How serious is the Java7 "Solr/Lucene" bug?

Carsten picture Carsten · Aug 1, 2011 · Viewed 8.7k times · Source

Apparently Java7 has some nasty bug regarding loop optimization: Google search.

From the reports and bug descriptions I find it hard to judge how significant this bug is (unless you use Solr or Lucene).

What I'd like to know:

  • How likely is it that my (any) program is affected?
  • Is the bug deterministic enough that normal testing will catch it?

Note: I can't make users of my program use -XX:-UseLoopPredicate to avoid the problem.

Answer

Robert Muir picture Robert Muir · Aug 1, 2011

The problem with any hotspot bugs, is that you need to reach the compilation threshold (e.g. 10000) before it can get you: so if your unit tests are "trivial", you probably won't catch it.

For example, we caught the incorrect results issue in lucene, because this particular test creates 20,000 document indexes.

In our tests we randomize different interfaces (e.g. different Directory implementations) and indexing parameters and such, and the test only fails 1% of the time, of course its then reproducable with the same random seed. We also run checkindex on every index that tests create, which do some sanity tests to ensure the index is not corrupt.

For the test we found, if you have a particular configuration: e.g. RAMDirectory + PulsingCodec + payloads stored for the field, then after it hits the compilation threshold, the enumeration loop over the postings returns incorrect calculations, in this case the number of returned documents for a term != the docFreq stored for the term.

We have a good number of stress tests, and its important to note the normal assertions in this test actually pass, its the checkindex part at the end that fails.

The big problem with this, is that lucene's incremental indexing fundamentally works by merging multiple segments into one: because of this, if these enums calculate invalid data, this invalid data is then stored into the newly merged index: aka corruption.

I'd say this bug is much sneakier than previous loop optimizer hotspot bugs we have hit (e.g. sign-flip stuff, https://issues.apache.org/jira/browse/LUCENE-2975).

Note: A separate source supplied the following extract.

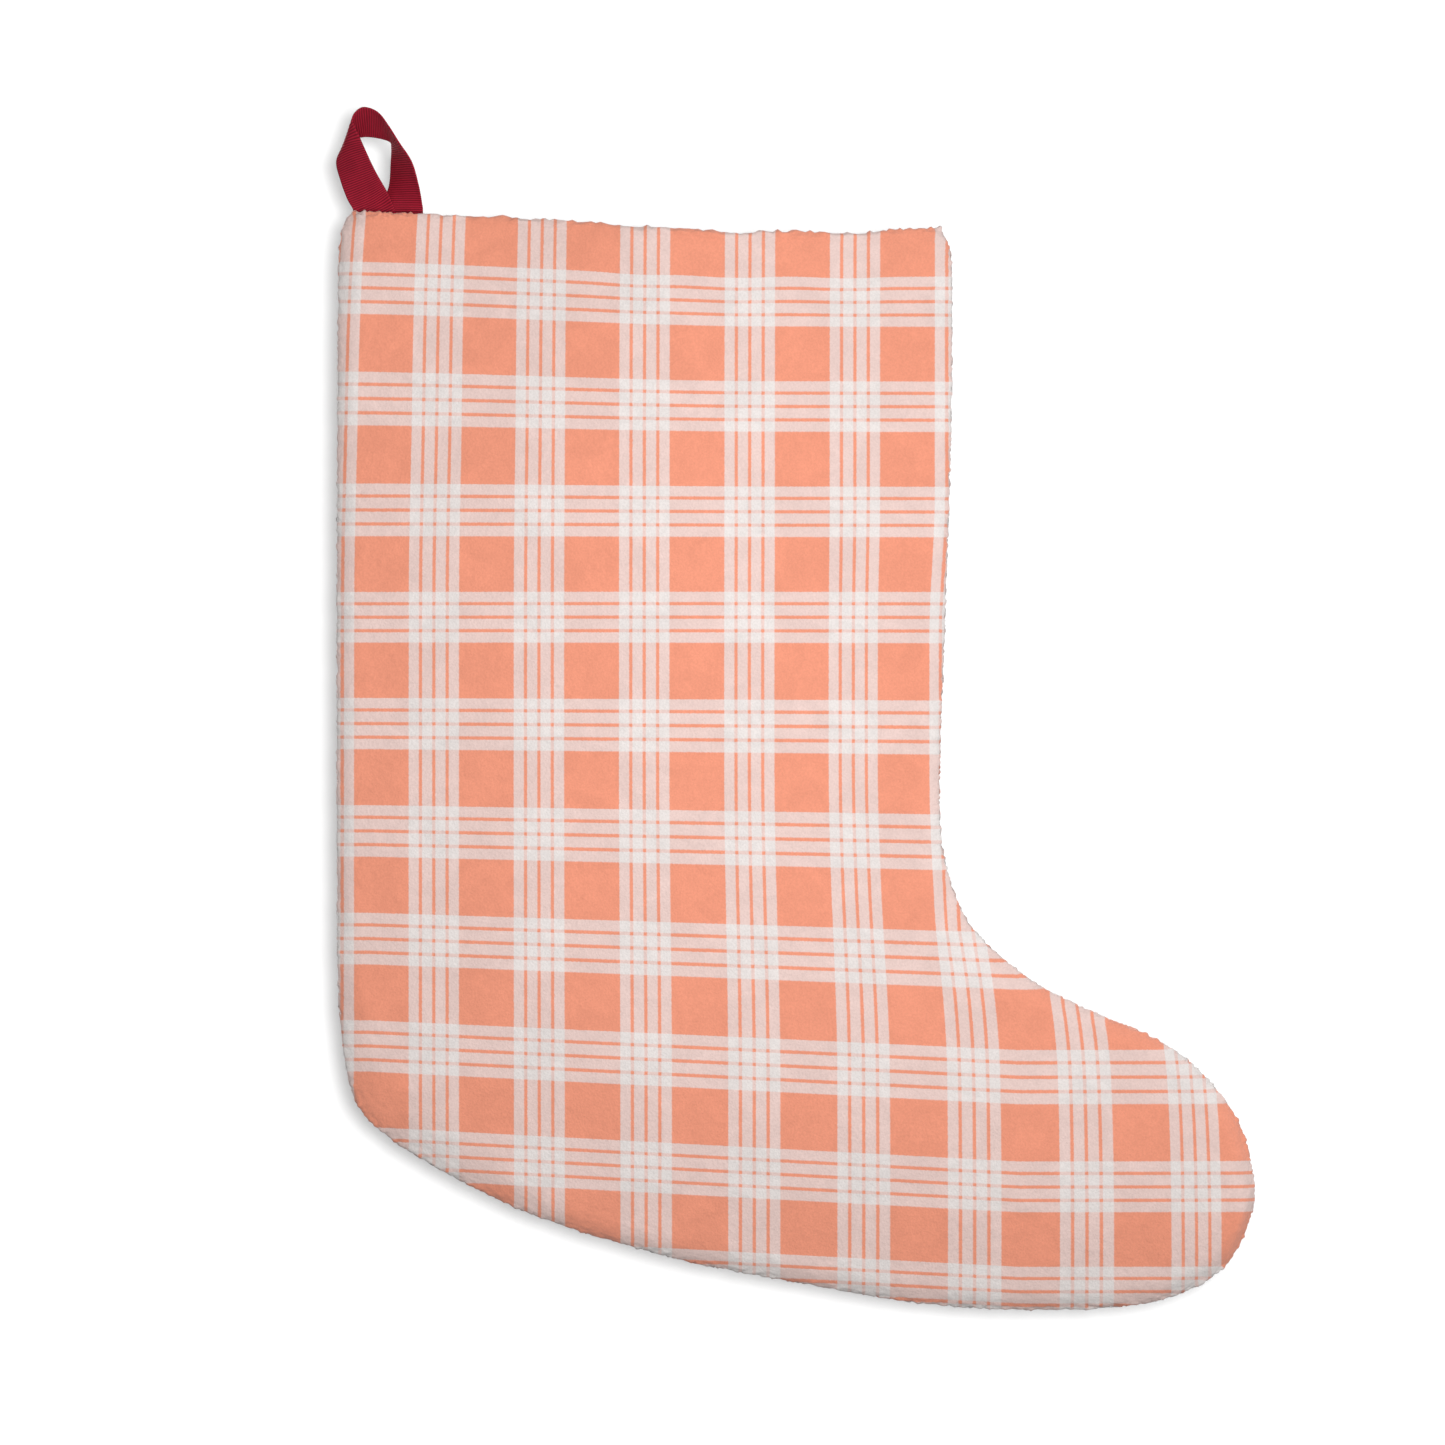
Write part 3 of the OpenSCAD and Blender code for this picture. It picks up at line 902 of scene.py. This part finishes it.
def make_stage():
    wall = stage_plane("wall", (view_centre.x, wall_y, 0), (math.radians(90), 0, 0))
    paint(wall, wall_material())
    wall.visible_diffuse = wall.visible_glossy = wall.visible_shadow = False
    floor = stage_plane("floor", (view_centre.x, 0, floor_z), (0, 0, 0))
    floor.visible_diffuse = False
    pale = Nodes("pale_floor")
    tone = pale.spread(pale.noise(400, detail=2), 0.97, 1.0)
    colour = pale.scale((0.86, 0.86, 0.85), tone)
    paint(floor, pale.finish(colour, pale.bump(pale.noise(5), 0.05), roughness=0.8,
                             emission_color=(1, 1, 1, 1), emission_strength=FLOOR_GLOW))

    # The wall has a key light of its own, beside the camera, for the narrow shadow to the lower left.
    wall_key = area_light("wall_key", Vector((0.044, -camera_far, 0.022)), 0.095, WALL_KEY)
    lit = bpy.data.collections.new("lit_by_wall_key")
    lit.objects.link(wall)
    wall_key.light_linking.receiver_collection = lit
    area_light("key", Vector((0.02, -0.62, 0.08)), 0.4, KEY)
    area_light("soft_right", Vector((2.2, -0.6, 0.3)), 1.2, SIDE)
    area_light("soft_back", Vector((-1.0, 2.2, 1.2)), 1.2, BEHIND)
    make_world()
    bpy.context.scene.view_settings.view_transform = "Standard"
    bpy.context.scene.view_settings.look = "None"


# ---- Assembly ----

make_camera()
make_stage()

plush, lining, thread = plush_material(), lining_material(), thread_material()

for side, word in ((FRONT, "front"), (BACK, "back")):
    panel = plush_panel(f"{word}_panel_plush", side)
    paint(panel, plush)
    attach(panel, "stocking")
    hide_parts(f"{word}_panel")
    sheet = lining_sheet(f"{word}_lining_cloth", side)
    paint(sheet, lining)
    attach(sheet, "stocking")
    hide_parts(f"{word}_lining")

seams = [
    ("panel_seam_stitches", "panel_seam_thread", seam_line(seam_w / 2, 0.2), 2.8, 0.55),
    ("lining_seam_stitches", "lining_seam_thread", seam_line(lining_inset + lining_t / 2, 0.8), 2.5, 0.3),
    ("mouth_seam_stitches", "mouth_seam_thread", mouth_lines(), 3.2, 0.45),
    ("loop_tack_stitches", "loop_bar_tack", tack_line(), 2.2, 0.35),
]
for name, stands_for, lines, pitch, r in seams:
    seam = stitches(name, lines, pitch, r)
    paint(seam, thread)
    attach(seam, "stocking")
    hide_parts(stands_for)

ribbon, ribbon_length = ribbon_band()
paint(ribbon, ribbon_material())

label, label_length = label_tape()
paint(label, label_material())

In that case we got wacky negative document deltas, which make it easy to catch. We also only had to manually unroll a single method to dodge it. On the other hand, the only "test" we had initially for that was a huge 10GB index of http://www.pangaea.de/, so it was painful to narrow it down to this bug.

In this case, I spent a good amount of time (e.g. every night last week) trying to manually unroll/inline various things, trying to create some workaround so we could dodge the bug and not have the possibility of corrupt indexes being created. I could dodge some cases, but there were many more cases I couldn't... and I'm sure if we can trigger this stuff in our tests there are more cases out there...